Prior contributions to related academic and/or research projects and/or the Wikimedia and free culture communities. If you do not have prior experience, please explain your planned contributions.

Previously, the authors worked on an earlier version of the project in a graduate-level computer science class at Cornell University. This earlier version contained more exploratory analyses of AfD, and we utilized tools such as fighting words and topic modeling to distinguish the language of “keep” versus “delete” votes.

Additionally, the primary applicant previously worked on data projects related to labor market networks in Python and R at the Federal Reserve Bank of New York, and she later transitioned to research in economics and computational social sciences in graduate school. The quantitative skill set gained from these experiences would be an asset for this project.

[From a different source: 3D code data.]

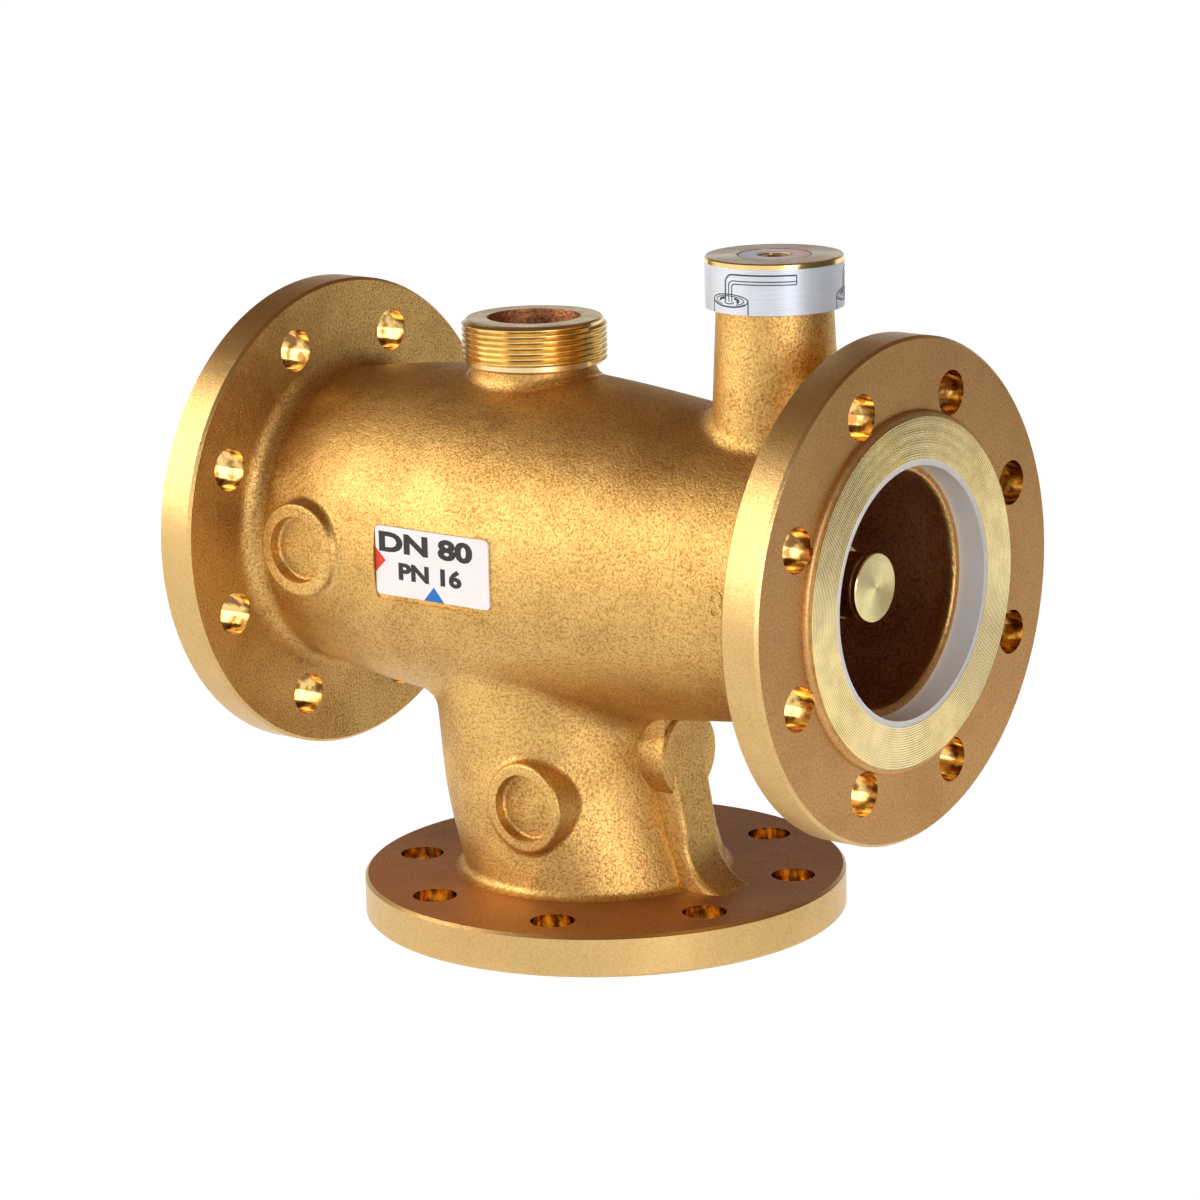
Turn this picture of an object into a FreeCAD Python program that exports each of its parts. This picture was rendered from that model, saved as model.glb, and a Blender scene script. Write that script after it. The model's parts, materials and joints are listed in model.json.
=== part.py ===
"""Three-way mixing valve with temperature control, DN 80, flanged, in cast red bronze.

Hot water comes in at the left flange, cold water at the bottom flange, and mixed water leaves at the
right flange. A sleeve slides in the middle of the barrel and shuts one inlet as it opens the other. A wax
element on the sleeve's hub pushes against a carrier tube, and the spindle in the head moves that tube
through a pinion and a rack.

Units are millimetres. X runs along the barrel towards the outlet, Z is up, and the origin is the centre of the
bottom flange's raised face.
"""

import FreeCAD, Part
import math
import os

V = FreeCAD.Vector

# ---- main lengths of the casting ----
face_to_face = 310.0            # hot inlet face to outlet face
axis_height = 155.0             # bottom flange face to the barrel's axis

# ---- flanges, DN 80 PN 16 ----
flange_r = 100.0
flange_thickness = 17.0         # without the raised face
flange_edge = 1.2               # chamfer round both rims
raised_face_r = 69.0
raised_face_height = 3.0
raised_face_step = 0.5          # from the face down to the cast bead round it
bolt_circle_r = 80.0
bolt_count = 8
bolt_hole_r = 9.0
bore_r = 40.0                   # DN 80 waterway
inlet_bore_length = 14.0
hub_fillet = 8.0                # barrel to flange

# ---- barrel ----
barrel_hot_r = 61.5             # where it leaves the hot flange
barrel_crown_r = 71.2           # at its fattest
barrel_outlet_r = 57.0          # where it meets the outlet flange
crown_x = -28.0
barrel_wall = 8.0
web_corner_r = 5.0              # inner corners of the chambers

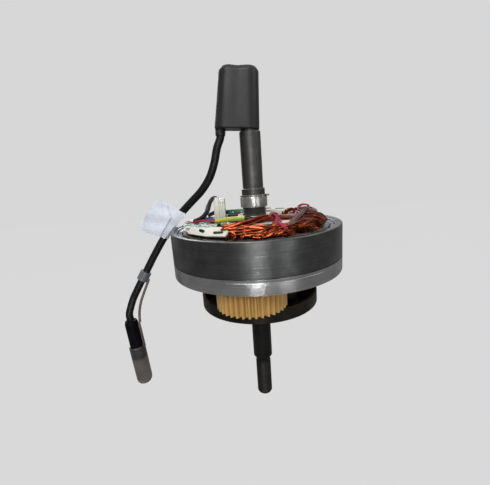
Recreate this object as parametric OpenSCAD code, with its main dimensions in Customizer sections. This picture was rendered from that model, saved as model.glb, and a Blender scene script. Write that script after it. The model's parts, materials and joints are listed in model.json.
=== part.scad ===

I agree to license the information I entered in this form excluding the pronouns, countries of residence, and email addresses under the terms of Creative Commons Attribution-ShareAlike 4.0. I understand that the decision to fund this Research Fund application, the application itself along with all the information entered by my in this form excluding the pronouns, country of residences, and email addresses of the personnel will be published on Wikimedia Foundation Funds pages on Meta-Wiki and will be made available to the public in perpetuity. To make the results of your research actionable and reusable by the Wikimedia volunteer communities, affiliates and Foundation, I agree that any output of my research will comply with the WMF Open Access Policy. I also confirm that I have read the privacy statement and agree to abide by the WMF Friendly Space Policy and Universal Code of Conduct.